You don’t judge an entire forest because of a few dead trees. Art, like faith, exists in a spectrum. Every song — even the hateful ones — reveals something about the human condition. And sometimes, anger is just a reflection of how deep the wound of belief goes.
Faith, Tribe, and the Scene
As a Muslim here in Davao, I’ve seen both sides up close. My tribe, my faith, my history — they’re part of who I am. But when I step into a gig, when the feedback hums and the crowd moves, all those labels dissolve.
Music unites what religion often divides.
Inside a moshpit, no one asks who you pray to.
They just move with you — to the same pulse, the same noise, the same moment.
That’s what makes this scene sacred in its own way.
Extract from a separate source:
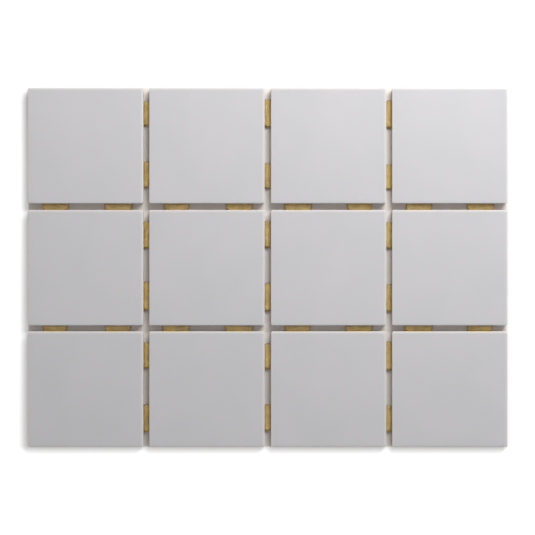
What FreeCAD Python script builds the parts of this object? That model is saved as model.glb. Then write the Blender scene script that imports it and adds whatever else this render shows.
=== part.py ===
import FreeCAD, Part
import os
import Sketcher

# Mosaic tile sheet: twelve square glazed tiles in four columns and three rows.
# Plastic dots poured across the joints, two to each tile side, hold the tiles together.
# Millimetres. X runs along the rows of four, Y up the sheet, Z out of the glazed faces.
# The origin is under the middle of the sheet, at the level of the dots' undersides.

# Every driving size of the sheet, in millimetres and degrees.
SIZES = {
    # Square tile, pressed and fired, with a cushioned edge round its glazed face.
    "tile_side": 97.0,
    "tile_thick": 6.0,
    "corner_radius": 1.5,
    "cushion_width": 2.6,
    "cushion_drop": 0.35,
    "arris_width": 0.8,
    # Pressed back: a flat border that the dots lie on, and square recesses between ribs.
    "seat_margin": 0.6,
    "rib_width": 3.5,
    "recess_count": 4,
    "recess_depth": 0.6,
    "recess_draft": 30.0,
    # Open joints between the columns and between the rows, as they were laid.
    "joint_c1c2": 4.9,
    "joint_c2c3": 5.2,
    "joint_c3c4": 4.8,
    "joint_r1r2": 5.5,
    "joint_r2r3": 5.0,
    # Poured dot: a thin round pad under the tiles, with a spine that rises into the joint.
    # Its round rim is drawn with short straight sides, because the sheet has so many dots.
    "dot_diameter": 22.8,
    "dot_sides": 40,
    "pad_thick": 1.0,
    "pad_slope": 0.8,
    "spine_rise": 1.5,
    "spine_slope": 0.9,
    # The dots were poured in a grid that lay a little off the tiles' middles, and slightly turned.
    # The skew is that turn as a slope. Wander and spread are what differs from dot to dot.
    "dot_spacing": 52.4,
    "drift_across": 0.3,
    "drift_up": 1.6,
    "dot_skew": 0.005,
    "dot_wander": 0.6,
    "dot_spread": 1.6,
}

COLUMN_JOINTS = ["joint_c1c2", "joint_c2c3", "joint_c3c4"]
ROW_JOINTS = ["joint_r1r2", "joint_r2r3"]
GOLDEN_SHARE = 0.618034
QUARTER_TURN = 90
MARGIN = 0.001


def make_sizes(doc):
    sheet = doc.addObject("Spreadsheet::Sheet", "Sizes")
    for row, (alias, value) in enumerate(SIZES.items(), start=1):
        sheet.set(f"A{row}", alias)
        sheet.set(f"B{row}", str(value))
        sheet.setAlias(f"B{row}", alias)
    doc.recompute()


def bind(item, sizes, settings):
    """Give an object its plain settings, and tie its sizes to expressions."""
    for key, value in settings.items():
        setattr(item, key, value)
    for key, expression in sizes.items():
        item.setExpression(key, expression)
    return item


def new_object(doc, kind, name, sizes, **settings):
    return bind(doc.addObject(f"Part::{kind}", name), sizes, settings)


def new_feature(body, kind, name, sizes, **settings):
    feature = bind(body.newObject(f"PartDesign::{kind}", name), sizes, settings)
    feature.recompute(True)
    return feature


def new_square(body, name, near, far):
    """Sketch of a square under the body, from one corner on its diagonal to the other."""
    sketch = body.newObject("Sketcher::SketchObject", name)
    plane = next(item for item in body.Origin.OriginFeatures if item.Role == "XY_Plane")
    sketch.AttachmentSupport = [(plane, "")]
    sketch.MapMode = "FlatFace"
    sheet = body.Document.getObject("Sizes")
    low = sheet.evalExpression(near)
    high = sheet.evalExpression(far)
    corners = [
        FreeCAD.Vector(low, low, 0), FreeCAD.Vector(high, low, 0),
        FreeCAD.Vector(high, high, 0), FreeCAD.Vector(low, high, 0),
    ]
    for side in range(4):
        sketch.addGeometry(Part.LineSegment(corners[side], corners[(side + 1) % 4]), False)
    for side in range(4):
        sketch.addConstraint(Sketcher.Constraint("Coincident", side, 2, (side + 1) % 4, 1))
    for side, kind in enumerate(("Horizontal", "Vertical", "Horizontal", "Vertical")):
        sketch.addConstraint(Sketcher.Constraint(kind, side))
    for kind in ("DistanceX", "DistanceY"):
        for line, value, expression in ((0, low, near), (2, high, far)):
            number = sketch.addConstraint(Sketcher.Constraint(kind, -1, 1, line, 1, value))
            sketch.setExpression(f"Constraints[{number}]", expression)
    return sketch


def edges_at(shape, height):
    """Names of the edges that lie level at one height."""
    return [
        f"Edge{number}"
        for number, edge in enumerate(shape.Edges, start=1)
        if abs(edge.BoundBox.ZMin - height) < MARGIN and abs(edge.BoundBox.ZMax - height) < MARGIN
    ]


def side_edges(shape):
    """Names of the edges that run straight up."""
    return [
        f"Edge{number}"
        for number, edge in enumerate(shape.Edges, start=1)
        if edge.BoundBox.ZLength > edge.Length - MARGIN
    ]


def side_top(shape):
    """Height at which the upright sides of a shape end."""
    return max(shape.getElement(name).BoundBox.ZMax for name in side_edges(shape))


def tile_centre(place, joints):
    """Centre of a tile, counted from 0, in a line of tiles and joints centred on the origin."""
    terms = [f"({place - len(joints) / 2}) * Sizes.tile_side"]
    terms += [f"Sizes.{joint} / 2" for joint in joints[:place]]
    terms += [f"(-Sizes.{joint} / 2)" for joint in joints[place:]]
    return "(" + " + ".join(terms) + ")"


def joint_centre(place, joints):
    """Centre of the joint that follows a tile in its line."""
    return f"({tile_centre(place, joints)} + (Sizes.tile_side + Sizes.{joints[place]}) / 2)"


def make_tile(doc, name, across, up):
    """Pressed tile: a square slab with a cushioned face, rounded corners and a ribbed back."""
    body = doc.addObject("PartDesign::Body", name)
    body.Label = name
    outline = new_square(body, f"{name}_outline", "-Sizes.tile_side / 2", "Sizes.tile_side / 2")
    slab = new_feature(body, "Pad", f"{name}_slab", {"Length": "Sizes.tile_thick"}, Profile=outline)

    # The face falls away gently towards its rim, and a narrow steeper facet ends it.
    cushion = new_feature(
        body, "Chamfer", f"{name}_cushion",
        {"Size": "Sizes.cushion_width", "Size2": "Sizes.cushion_drop"},
        Base=(slab, edges_at(slab.Shape, side_top(slab.Shape))),
        ChamferType="Two distances", FlipDirection=True,
    )
    arris = new_feature(
        body, "Chamfer", f"{name}_arris", {"Size": "Sizes.arris_width"},
        Base=(cushion, edges_at(cushion.Shape, side_top(cushion.Shape))),
    )
    new_feature(
        body, "Fillet", f"{name}_corners", {"Radius": "Sizes.corner_radius"},
        Base=(arris, side_edges(arris.Shape)),
    )

    # The border is wider than the largest dot's half. One recess is pressed at the corner of
    # the field inside it, and repeated both ways.
    border = "((Sizes.dot_diameter + Sizes.dot_spread) / 2 + Sizes.seat_margin)"
    field = f"(Sizes.tile_side - 2 * {border})"
    recess = f"(({field} + Sizes.rib_width) / Sizes.recess_count - Sizes.rib_width)"
    square = new_square(body, f"{name}_square", f"-{field} / 2", f"-{field} / 2 + {recess}")
    pocket = new_feature(
        body, "Pocket", f"{name}_recess",
        {"Length": "Sizes.recess_depth", "TaperAngle": "-Sizes.recess_draft"},
        Profile=square, Reversed=True,
    )
    body.Tip = new_feature(
        body, "LinearPattern", f"{name}_recesses",
        {
            "Length": f"{field} - {recess}", "Occurrences": "Sizes.recess_count",
            "Length2": f"{field} - {recess}", "Occurrences2": "Sizes.recess_count",
        },
        Originals=[pocket], Direction=(square, ["H_Axis"]), Direction2=(square, ["V_Axis"]),
    )
    return bind(body, {
        "Placement.Base.x": across, "Placement.Base.y": up, "Placement.Base.z": "Sizes.pad_thick",
    }, {})


def make_ring(doc, name, radius, height):
    """One level outline of a dot."""
    return new_object(doc, "RegularPolygon", name, {
        "Polygon": "Sizes.dot_sides", "Circumradius": radius, "Placement.Base.z": height,
    })


def make_seat(doc, name, start):
    """Room that a tile takes on one side of the joint, above the pad."""
    return new_object(doc, "Box", name, {
        "Length": "Sizes.dot_diameter + Sizes.dot_spread",
        "Width": "2 * (Sizes.dot_diameter + Sizes.dot_spread)",
        "Height": "2 * Sizes.spine_rise",
        "Placement.Base.x": start,
        "Placement.Base.y": "-(Sizes.dot_diameter + Sizes.dot_spread)",
        "Placement.Base.z": "Sizes.pad_thick",
    })


def make_dot(doc, name, joint, count, across, up, turn):
    """Poured dot: a round puck whose upper part the two tiles confine to their joint.

    The joint runs along the puck's own Y. The puck is widest at the tiles' backs, and slopes in
    below, where it was free, and above, where it ran into the joint.
    """
    radius = f"((Sizes.dot_diameter + {uneven(count, GOLDEN_SHARE / 2)} * Sizes.dot_spread) / 2)"
    puck = new_object(
        doc, "Loft", f"{name}_puck", {}, Solid=True, Ruled=True, Linearize=True,
        Sections=[
            make_ring(doc, f"{name}_foot", f"{radius} - Sizes.pad_slope", "0"),
            make_ring(doc, f"{name}_rim", radius, "Sizes.pad_thick"),
            make_ring(
                doc, f"{name}_crown", f"{radius} - Sizes.spine_slope",
                "Sizes.pad_thick + Sizes.spine_rise",
            ),
        ],
    )

    # The poured grid's drift and turn put the puck off the middle of its joint.
    off_across = f"(Sizes.drift_across + Sizes.dot_skew * {up})"
    off_up = f"(Sizes.drift_up - Sizes.dot_skew * {across})"
    off_joint = off_up if turn else off_across
    half = f"Sizes.{joint} / 2"
    low = make_seat(
        doc, f"{name}_low", f"-{half} - {off_joint} - Sizes.dot_diameter - Sizes.dot_spread"
    )
    high = make_seat(doc, f"{name}_high", f"{half} - {off_joint}")
    seats = new_object(doc, "Compound", f"{name}_seats", {}, Links=[low, high])

    axis = FreeCAD.Vector(0, 0, 1)
    along = f"{uneven(count, GOLDEN_SHARE)} * Sizes.dot_wander"
    dot = new_object(
        doc, "Cut", name, {
            "Placement.Base.x": f"{across} + {off_across}" + (f" + {along}" if turn else ""),
            "Placement.Base.y": f"{up} + {off_up}" + ("" if turn else f" + {along}"),
        },
        Label=name, Base=puck, Tool=seats,
        Placement=FreeCAD.Placement(FreeCAD.Vector(), FreeCAD.Rotation(axis, turn)),
    )
    return dot


def uneven(count, share):
    """Uneven but repeatable number between -1 and 1."""
    return f"({round(2 * (count * share % 1) - 1, 2)})"


def lay_tiles(doc):
    """Columns are counted along X, and rows down the sheet."""
    tiles = []
    for row in range(len(ROW_JOINTS) + 1):
        for column in range(len(COLUMN_JOINTS) + 1):
            name = f"tile_r{row + 1}_c{column + 1}"
            across = tile_centre(column, COLUMN_JOINTS)
            up = f"-{tile_centre(row, ROW_JOINTS)}"
            tiles.append(make_tile(doc, name, across, up))
    return tiles


def pour_dots(doc):
    """Two dots across every joint between two neighbouring tiles."""
    dots = []
    for place, joint in enumerate(COLUMN_JOINTS):
        across = joint_centre(place, COLUMN_JOINTS)
        for row in range(len(ROW_JOINTS) + 1):
            for word, side in (("upper", "+"), ("lower", "-")):
                name = f"dot_{joint[-4:]}_r{row + 1}_{word}"
                up = f"(-{tile_centre(row, ROW_JOINTS)} {side} Sizes.dot_spacing / 2)"
                dots.append(make_dot(doc, name, joint, len(dots), across, up, 0))
    for place, joint in enumerate(ROW_JOINTS):
        up = f"(-{joint_centre(place, ROW_JOINTS)})"
        for column in range(len(COLUMN_JOINTS) + 1):
            for word, side in (("left", "-"), ("right", "+")):
                name = f"dot_{joint[-4:]}_c{column + 1}_{word}"
                across = f"({tile_centre(column, COLUMN_JOINTS)} {side} Sizes.dot_spacing / 2)"
                dots.append(make_dot(doc, name, joint, len(dots), across, up, QUARTER_TURN))
    return dots


def check_objects(doc, tiles, dots):
    """Stop before anything is written if any object failed or any cut removed nothing."""
    for item in doc.Objects:
        if "Invalid" in item.State or "Error" in item.State:
            raise RuntimeError(f"{item.Name} failed: {item.State}")
    for piece in tiles + dots:
        if piece.Shape.isNull() or not piece.Shape.isValid() or len(piece.Shape.Solids) != 1:
            raise RuntimeError(f"{piece.Label} is not one valid solid")
    cuts = [(dot, dot.Base) for dot in dots]
    for tile in tiles:
        cuts += [(item, item.BaseFeature) for item in tile.Group if item.isDerivedFrom("PartDesign::Pocket")]
    for cut, base in cuts:
        if cut.Shape.Volume > base.Shape.Volume - MARGIN:
            raise RuntimeError(f"{cut.Label} removed nothing")


def main():
    doc = FreeCAD.newDocument("TileSheet")
    make_sizes(doc)
    tiles = lay_tiles(doc)
    dots = pour_dots(doc)
    doc.recompute()
    check_objects(doc, tiles, dots)
    os.makedirs("parts", exist_ok=True)
    for piece in tiles + dots:
        piece.Shape.exportStep(f"parts/{piece.Label}.step")
    print(len(tiles), "tiles and", len(dots), "dots written")


main()
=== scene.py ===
# %% [markdown]
# # A dot-mounted sheet of glazed tiles
# Twelve square grey tiles lie face up, four across and three down. Small dots of amber
# plastic, poured across the joints on the back, hold them together until they are bedded.
# This lesson gives every tile and every dot its finished shape and surface.

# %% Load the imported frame
import math

import bmesh
import bpy
import numpy as np
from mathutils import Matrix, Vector


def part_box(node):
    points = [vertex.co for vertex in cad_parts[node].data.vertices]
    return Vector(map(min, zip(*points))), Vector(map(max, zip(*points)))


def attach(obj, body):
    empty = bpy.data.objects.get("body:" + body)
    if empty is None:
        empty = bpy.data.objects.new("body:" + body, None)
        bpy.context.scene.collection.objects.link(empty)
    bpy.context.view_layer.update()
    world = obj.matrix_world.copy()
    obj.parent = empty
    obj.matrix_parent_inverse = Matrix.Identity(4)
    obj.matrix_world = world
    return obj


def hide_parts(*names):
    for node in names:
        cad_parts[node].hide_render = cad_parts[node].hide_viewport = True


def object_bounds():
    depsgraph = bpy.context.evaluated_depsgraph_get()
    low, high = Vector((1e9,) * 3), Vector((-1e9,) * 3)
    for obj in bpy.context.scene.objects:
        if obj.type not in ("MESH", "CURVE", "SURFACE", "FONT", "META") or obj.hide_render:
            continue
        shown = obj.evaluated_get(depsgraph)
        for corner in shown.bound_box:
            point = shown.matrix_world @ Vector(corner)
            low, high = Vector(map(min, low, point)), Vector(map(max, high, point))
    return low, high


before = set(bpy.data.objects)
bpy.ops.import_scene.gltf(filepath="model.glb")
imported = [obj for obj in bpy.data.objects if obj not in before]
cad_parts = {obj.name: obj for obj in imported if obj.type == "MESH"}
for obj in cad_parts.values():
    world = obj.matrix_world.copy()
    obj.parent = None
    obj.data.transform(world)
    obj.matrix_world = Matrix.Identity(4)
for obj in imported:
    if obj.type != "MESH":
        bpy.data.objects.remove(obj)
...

It’s not about rejecting God — it’s about finding connection in chaos. About proving that spirituality can exist beyond walls and rituals.
Defending the Unholy
Even the songs that curse religion — they deserve to exist. Because suppression only breeds ignorance. When we silence anger, it doesn’t disappear; it mutates.
Anti-religious art, as offensive as it may sound to some, is part of the balance. It’s the shadow that reminds faith of its light.
It’s the side that forces believers to reflect: Have we become the very oppressors our own scriptures warned us about?
Extremism — on either side — is what poisons the world, not expression. And rebellion, when honest, can be a sacred act.
Finding Holiness in Noise
If religion is supposed to connect us to something greater, then metal does the same thing in its own language. The pit becomes a kind of church. The stage becomes a pulpit. The riffs are our hymns, the screams our confessions.
Maybe metal and religion aren’t enemies at all — maybe they’re just two sides of the same coin. One kneels, one roars. Both search for meaning in a broken world.
At the end of the day, faith and music share the same wound: both are born from longing. The longing to understand, to be free, to find something divine inside the noise.
So no, metal isn’t the devil’s music. It’s humanity’s music — messy, loud, imperfect, but real.
And if God is truth, then maybe He’s been headbanging with us all along.